Reggie Givens

No. 4, 59, 58, 38
- Position: Linebacker

Personal information
- Born: October 3, 1971 (age 54) Emporia, Virginia, U.S.
- Listed height: 6 ft 0 in (1.83 m)
- Listed weight: 234 lb (106 kg)

Career information
- High school: Sussex Central (VA)
- College: Penn State
- NFL draft: 1993: 8th round, 213th overall pick

Career history
- Dallas Cowboys (1993)*; Chicago Bears (1994)*; Winnipeg Blue Bombers (1994–1995); Baltimore Stallions (1995); Toronto Argonauts (1996–1997); San Francisco 49ers (1998–1999); Washington Redskins (2000); Toronto Argonauts (2002); Ottawa Renegades (2004);
- * Offseason or practice squad member only

Awards and highlights
- Grey Cup champion (1995); CFL East All-Star (1996);

Career NFL statistics
- Tackles: 18
- Stats at Pro Football Reference

= Reggie Givens =

American football player (born 1971)

Reginald Alonzo Givens (born October 3, 1971) is an American former professional football player who was a linebacker in both the Canadian Football League (CFL) and National Football League (NFL) for the Baltimore Stallions, Toronto Argonauts, San Francisco 49ers and Washington Redskins. He played college football for the Penn State Nittany Lions.

==Early life==
Givens attended Sussex Central High School, where he was an All-American and Virginia's high school defensive player of the year in 1988, after registering over 100 tackles. He also was a standout in basketball and track.

==College career==
He accepted a scholarship from Penn State University and became a starter at outside linebacker as a true freshman for the last 5 games of the season, which was a difficult achievement in a Joe Paterno coached team. What he lacked in size, he compensated with his speed and instincts, finishing with 38 tackles (3 for loss), 2 sacks, 2 passes defensed and 2 fumble recoveries.

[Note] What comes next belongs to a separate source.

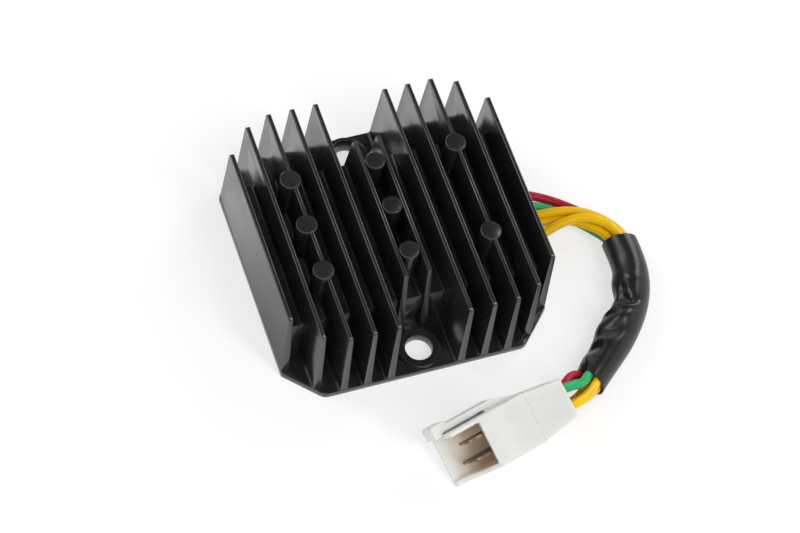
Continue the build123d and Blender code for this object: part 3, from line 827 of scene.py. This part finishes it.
class REGULATOR_OT_casting(bpy.types.Operator):
    """Makes the painted casting with its edges rounded"""

    bl_idname = "regulator.casting"
    bl_label = "Casting"

    def execute(self, context):
        settings = context.scene.regulator_casting
        piece = merged_copy("heat_sink", "casting")
        round_edges(piece, settings.edge, settings.steps)
        paint_with(piece, painted_casting(settings.paint))
        carry(piece, "black_paint", "heat_sink")
        return {"FINISHED"}


class REGULATOR_OT_connector(bpy.types.Operator):
    """Makes the white connector housing and finishes its brass terminals"""

    bl_idname = "regulator.connector"
    bl_label = "Connector"

    def execute(self, context):
        settings = context.scene.regulator_connector
        piece = merged_copy("connector_housing", "housing")
        round_edges(piece, settings.edge, settings.steps)
        paint_with(piece, moulded_nylon(settings.nylon))
        carry(piece, "white_nylon", "connector_housing")
        brass = stamped_brass()
        for name in TERMINALS:
            keep_node(name, brass)
        return {"FINISHED"}


class REGULATOR_OT_electronics(bpy.types.Operator):
    """Finishes the resin and the electronics that it holds"""

    bl_idname = "regulator.electronics"
    bl_label = "Resin and electronics"

    def execute(self, context):
        keep_node("potting_resin", cast_resin())
        keep_node("insulating_sheet", small_part_finish("insulator", (0.36, 0.37, 0.39), 0.6))
        keep_node("circuit_board", small_part_finish("board", (0.04, 0.20, 0.09), 0.4, scale=400.0))
        package = small_part_finish("package", (0.022, 0.022, 0.023), 0.5)
        for i in (1, 2, 3):
            keep_node(f"thyristor_{i}", package)
            keep_node(f"rectifier_diode_{i}", package)
        keep_node("control_transistor", package)
        resistor = small_part_finish("resistor", (0.55, 0.40, 0.24), 0.45)
        for name in ("gate_resistor_1", "gate_resistor_2", "gate_resistor_3", "sense_resistor"):
            keep_node(name, resistor)
        keep_node("zener_diode", small_part_finish("zener", (0.20, 0.20, 0.20), 0.3))
        keep_node("filter_capacitor", small_part_finish("capacitor", (0.60, 0.42, 0.05), 0.35))
        return {"FINISHED"}


class REGULATOR_OT_cords(bpy.types.Operator):
    """Does nothing: it returns at once."""

    bl_idname = "regulator.cords"
    bl_label = "Cords"

    def execute(self, context):
        return {"FINISHED"}


class REGULATOR_PT_panel(bpy.types.Panel):
    """Lists the settings and the steps"""

    bl_idname = "REGULATOR_PT_panel"
    bl_label = "Regulator rectifier"
    bl_space_type = "VIEW_3D"
    bl_region_type = "UI"
    bl_category = "Regulator"

    def draw(self, context):
        groups = (
            ("regulator_stage", ("key", "right", "left", "fill", "walls", "ceiling"), ("regulator.stage",)),
            ("regulator_wires", ("diameter", "red", "green", "yellow"), ("regulator.wires",)),
            (
                "regulator_wires", ("sleeve_radius", "sleeve_least", "sleeve_end", "sleeve_wall"),
                ("regulator.sleeve",),
            ),
            ("regulator_casting", ("edge", "steps", "paint"), ("regulator.casting",)),
            ("regulator_connector", ("edge", "steps", "nylon"), ("regulator.connector",)),
        )
        for group, names, operators in groups:
            box = self.layout.box()
            for name in names:
                box.prop(getattr(context.scene, group), name)
            for operator in operators:
                box.operator(operator)
        self.layout.operator("regulator.electronics")
        self.layout.operator("regulator.cords")


GROUPS = {
    "regulator_casting": CastingSettings,
    "regulator_wires": WireSettings,
    "regulator_connector": ConnectorSettings,
    "regulator_stage": StageSettings,
}
CLASSES = (
    *GROUPS.values(),
    REGULATOR_OT_stage,
    REGULATOR_OT_wires,
    REGULATOR_OT_sleeve,
    REGULATOR_OT_casting,
    REGULATOR_OT_connector,
    REGULATOR_OT_electronics,
    REGULATOR_OT_cords,
    REGULATOR_PT_panel,
)


def register():
    """Registers the classes and gives the scene their settings."""
    for made in CLASSES:
        bpy.utils.register_class(made)
    for name, group in GROUPS.items():
        setattr(bpy.types.Scene, name, PointerProperty(type=group))


def unregister():
    """Takes the settings and the classes away again."""
    for name in GROUPS:
        delattr(bpy.types.Scene, name)
    for made in reversed(CLASSES):
        bpy.utils.unregister_class(made)


def main():
    """Registers the classes and makes everything in order."""
    register()
    bpy.ops.regulator.stage()
    bpy.ops.regulator.wires()
    bpy.ops.regulator.sleeve()
    bpy.ops.regulator.casting()
    bpy.ops.regulator.connector()
    bpy.ops.regulator.electronics()
    bpy.ops.regulator.cords()


if __name__ == "__main__":
    main()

As a sophomore, he started nine games at sam linebacker, recording 47 tackles (sixth on the team), 3 tackles for loss, 5 passes defensed, 2 sacks and one interception. As a junior, he started every game for a team that finished ranked third in the nation, posting 41 tackles (5 for loss), 2 sacks and 2 interceptions.

As a senior co-captain he posted 59 tackles (second on the team), 7 tackles for loss, 7 passes defensed, 2 sacks and 2 forced fumbles. His best moment came when he was named the defensive MVP of the 1992 Fiesta Bowl in a 47-17 win against the University of Tennessee, after causing two crucial turnovers, including a fumble return for a 23-yard touchdown. After his career was over, Paterno told NFL scouts that Givens "was my best linebacker here since Jack Ham".

==Professional career==

===Dallas Cowboys===
Givens was selected by the Dallas Cowboys in the eighth round (213th overall) of the 1993 NFL draft, after dropping because he was considered undersized for the linebacker position. Because of his speed, he was tried both at linebacker and strong safety. He was waived on August 30.

===Chicago Bears===
In 1994, he was signed by the Chicago Bears, before being released on August 18.

===Winnipeg Blue Bombers===
In 1994, he signed with the Winnipeg Blue Bombers. He was released the next year.

===Baltimore Stallions===
On August 9, 1995, he was signed by the Baltimore Stallions of the Canadian Football League. He was the backup of middle linebacker O. J. Brigance and was a part of the team that won the Grey Cup that season.

===Toronto Argonauts===
In 1996 he signed with the Toronto Argonauts, where he played at linebacker and rush end. He won two straight Grey Cups with the team. His 182 fumble recovery yards in 1997, was a CFL single season record.

===San Francisco 49ers===
In 1998 he signed with the San Francisco 49ers, where he was voted as a special teams captain in the two seasons he played with the club.

===Washington Redskins===
Givens signed as a free agent with the Washington Redskins on April 13, 2000. He was cut on November 9.

===Toronto Argonauts===
On July 29, 2002, he signed with the Toronto Argonauts. He was released the next year.

===Ottawa Renegades===
The Ottawa Renegades convinced Givens to come out of retirement to play for them in 2004. He was released on March 30, 2005.

==Personal life==
Givens is a fitness and wellness coach with his own company Blitz Mobile Fitness. He is also a real estate broker.